Problem to solve:
Copy every line in the records below that contains the word "bodies".

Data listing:

================================

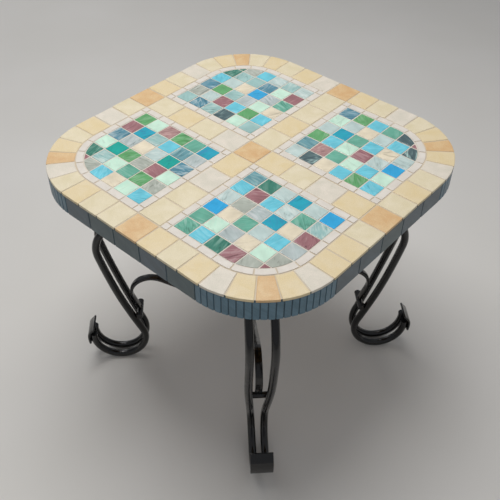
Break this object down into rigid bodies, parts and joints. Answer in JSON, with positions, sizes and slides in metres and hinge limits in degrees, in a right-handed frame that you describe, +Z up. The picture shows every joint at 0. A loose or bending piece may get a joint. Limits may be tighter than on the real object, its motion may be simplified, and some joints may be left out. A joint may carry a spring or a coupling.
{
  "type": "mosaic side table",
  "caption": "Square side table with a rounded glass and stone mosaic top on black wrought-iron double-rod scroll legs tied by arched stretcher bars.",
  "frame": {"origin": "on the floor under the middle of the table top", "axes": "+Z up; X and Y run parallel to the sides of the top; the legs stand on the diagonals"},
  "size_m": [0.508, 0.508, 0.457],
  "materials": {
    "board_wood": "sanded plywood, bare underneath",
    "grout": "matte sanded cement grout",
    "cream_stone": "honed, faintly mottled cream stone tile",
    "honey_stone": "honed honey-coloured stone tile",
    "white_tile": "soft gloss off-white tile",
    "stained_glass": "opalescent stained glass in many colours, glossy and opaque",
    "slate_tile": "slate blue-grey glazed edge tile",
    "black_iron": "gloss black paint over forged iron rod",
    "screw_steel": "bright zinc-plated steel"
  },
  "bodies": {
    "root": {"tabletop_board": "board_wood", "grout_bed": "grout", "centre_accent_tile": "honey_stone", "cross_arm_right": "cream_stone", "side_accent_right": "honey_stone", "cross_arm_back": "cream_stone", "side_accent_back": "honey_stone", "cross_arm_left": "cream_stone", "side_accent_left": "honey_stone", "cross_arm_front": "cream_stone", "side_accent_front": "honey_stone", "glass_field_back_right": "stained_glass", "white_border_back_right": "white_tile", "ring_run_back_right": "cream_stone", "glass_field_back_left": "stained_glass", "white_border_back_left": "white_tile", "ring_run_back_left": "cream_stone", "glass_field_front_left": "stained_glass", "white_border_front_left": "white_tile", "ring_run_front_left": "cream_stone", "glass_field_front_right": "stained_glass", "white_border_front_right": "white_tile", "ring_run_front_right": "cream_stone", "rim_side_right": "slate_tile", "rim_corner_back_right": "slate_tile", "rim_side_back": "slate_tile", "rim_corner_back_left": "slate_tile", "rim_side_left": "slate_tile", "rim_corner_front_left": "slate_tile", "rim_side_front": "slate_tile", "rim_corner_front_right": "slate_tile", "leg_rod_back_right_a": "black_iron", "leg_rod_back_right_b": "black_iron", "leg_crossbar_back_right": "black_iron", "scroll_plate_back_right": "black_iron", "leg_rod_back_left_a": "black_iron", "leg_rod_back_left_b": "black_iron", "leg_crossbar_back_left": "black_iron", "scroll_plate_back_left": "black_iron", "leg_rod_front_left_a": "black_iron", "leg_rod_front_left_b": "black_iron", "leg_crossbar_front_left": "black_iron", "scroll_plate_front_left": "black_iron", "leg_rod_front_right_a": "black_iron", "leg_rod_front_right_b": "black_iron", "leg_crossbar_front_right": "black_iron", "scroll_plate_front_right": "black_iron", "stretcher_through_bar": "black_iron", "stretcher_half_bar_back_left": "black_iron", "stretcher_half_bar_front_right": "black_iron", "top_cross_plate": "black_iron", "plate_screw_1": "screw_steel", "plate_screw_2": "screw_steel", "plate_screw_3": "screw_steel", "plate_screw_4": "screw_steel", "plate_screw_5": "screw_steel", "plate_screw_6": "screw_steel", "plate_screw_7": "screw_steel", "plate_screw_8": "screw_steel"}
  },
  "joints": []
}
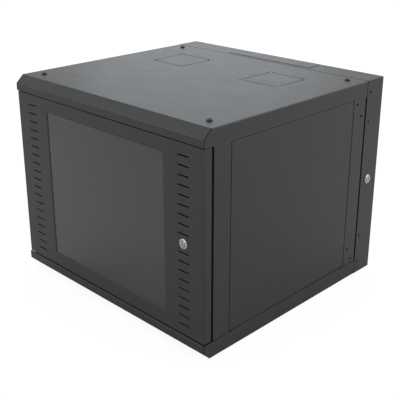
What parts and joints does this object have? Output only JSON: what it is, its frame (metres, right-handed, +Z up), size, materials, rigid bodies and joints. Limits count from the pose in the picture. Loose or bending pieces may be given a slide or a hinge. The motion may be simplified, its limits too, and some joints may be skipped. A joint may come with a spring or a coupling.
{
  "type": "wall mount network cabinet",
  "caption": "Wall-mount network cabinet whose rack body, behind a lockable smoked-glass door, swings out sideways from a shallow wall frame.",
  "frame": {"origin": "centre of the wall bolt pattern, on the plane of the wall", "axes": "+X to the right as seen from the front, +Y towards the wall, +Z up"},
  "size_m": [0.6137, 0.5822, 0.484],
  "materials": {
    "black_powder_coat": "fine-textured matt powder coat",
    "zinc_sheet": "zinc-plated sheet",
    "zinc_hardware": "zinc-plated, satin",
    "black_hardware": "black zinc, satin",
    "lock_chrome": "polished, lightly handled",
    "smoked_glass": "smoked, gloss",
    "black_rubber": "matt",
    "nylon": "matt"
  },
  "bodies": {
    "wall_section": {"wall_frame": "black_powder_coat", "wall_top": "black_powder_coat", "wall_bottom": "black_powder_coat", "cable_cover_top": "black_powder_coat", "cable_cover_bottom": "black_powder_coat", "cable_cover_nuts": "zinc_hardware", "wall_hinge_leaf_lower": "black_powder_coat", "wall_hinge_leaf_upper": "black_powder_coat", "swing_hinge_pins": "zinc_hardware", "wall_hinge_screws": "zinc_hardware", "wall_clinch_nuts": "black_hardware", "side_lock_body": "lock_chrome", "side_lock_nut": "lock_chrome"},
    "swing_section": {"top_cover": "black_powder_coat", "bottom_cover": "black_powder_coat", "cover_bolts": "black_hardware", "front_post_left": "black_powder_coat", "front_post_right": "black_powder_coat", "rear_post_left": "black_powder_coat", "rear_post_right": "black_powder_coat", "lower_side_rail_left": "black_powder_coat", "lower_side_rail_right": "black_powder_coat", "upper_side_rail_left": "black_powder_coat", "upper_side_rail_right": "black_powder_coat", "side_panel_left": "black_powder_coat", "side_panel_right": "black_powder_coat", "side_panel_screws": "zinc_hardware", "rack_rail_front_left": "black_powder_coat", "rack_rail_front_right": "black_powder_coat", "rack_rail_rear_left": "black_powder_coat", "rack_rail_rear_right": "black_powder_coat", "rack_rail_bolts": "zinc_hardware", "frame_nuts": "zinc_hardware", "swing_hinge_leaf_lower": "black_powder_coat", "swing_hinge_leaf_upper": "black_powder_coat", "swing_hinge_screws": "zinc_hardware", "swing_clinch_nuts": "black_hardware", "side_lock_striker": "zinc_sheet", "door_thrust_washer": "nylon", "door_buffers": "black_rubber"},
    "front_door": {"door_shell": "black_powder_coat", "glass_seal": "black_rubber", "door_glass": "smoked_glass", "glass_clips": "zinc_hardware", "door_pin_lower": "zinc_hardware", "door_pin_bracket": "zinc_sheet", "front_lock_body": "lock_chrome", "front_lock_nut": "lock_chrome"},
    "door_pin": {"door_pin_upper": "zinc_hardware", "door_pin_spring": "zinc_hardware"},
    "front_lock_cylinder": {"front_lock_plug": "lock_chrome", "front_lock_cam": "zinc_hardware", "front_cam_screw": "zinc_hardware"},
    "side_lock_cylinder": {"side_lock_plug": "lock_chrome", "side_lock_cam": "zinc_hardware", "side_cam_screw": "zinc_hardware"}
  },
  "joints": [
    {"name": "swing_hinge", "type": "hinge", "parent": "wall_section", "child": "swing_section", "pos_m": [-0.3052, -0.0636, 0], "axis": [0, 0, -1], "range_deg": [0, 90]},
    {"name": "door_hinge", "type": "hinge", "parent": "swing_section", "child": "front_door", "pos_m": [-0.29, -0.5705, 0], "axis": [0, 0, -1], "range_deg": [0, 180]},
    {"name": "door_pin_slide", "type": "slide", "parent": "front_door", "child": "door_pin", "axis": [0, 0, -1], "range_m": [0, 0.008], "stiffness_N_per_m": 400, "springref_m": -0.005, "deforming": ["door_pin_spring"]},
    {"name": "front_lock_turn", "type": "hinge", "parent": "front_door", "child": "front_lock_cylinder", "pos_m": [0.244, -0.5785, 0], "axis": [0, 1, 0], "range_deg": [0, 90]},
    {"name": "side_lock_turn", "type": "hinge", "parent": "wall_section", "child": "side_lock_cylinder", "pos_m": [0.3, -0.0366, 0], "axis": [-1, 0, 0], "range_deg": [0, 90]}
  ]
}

================================

Final result:
Break this object down into rigid bodies, parts and joints. Answer in JSON, with positions, sizes and slides in metres and hinge limits in degrees, in a right-handed frame that you describe, +Z up. The picture shows every joint at 0. A loose or bending piece may get a joint. Limits may be tighter than on the real object, its motion may be simplified, and some joints may be left out. A joint may carry a spring or a coupling.
  "bodies": {
What parts and joints does this object have? Output only JSON: what it is, its frame (metres, right-handed, +Z up), size, materials, rigid bodies and joints. Limits count from the pose in the picture. Loose or bending pieces may be given a slide or a hinge. The motion may be simplified, its limits too, and some joints may be skipped. A joint may come with a spring or a coupling.
  "bodies": {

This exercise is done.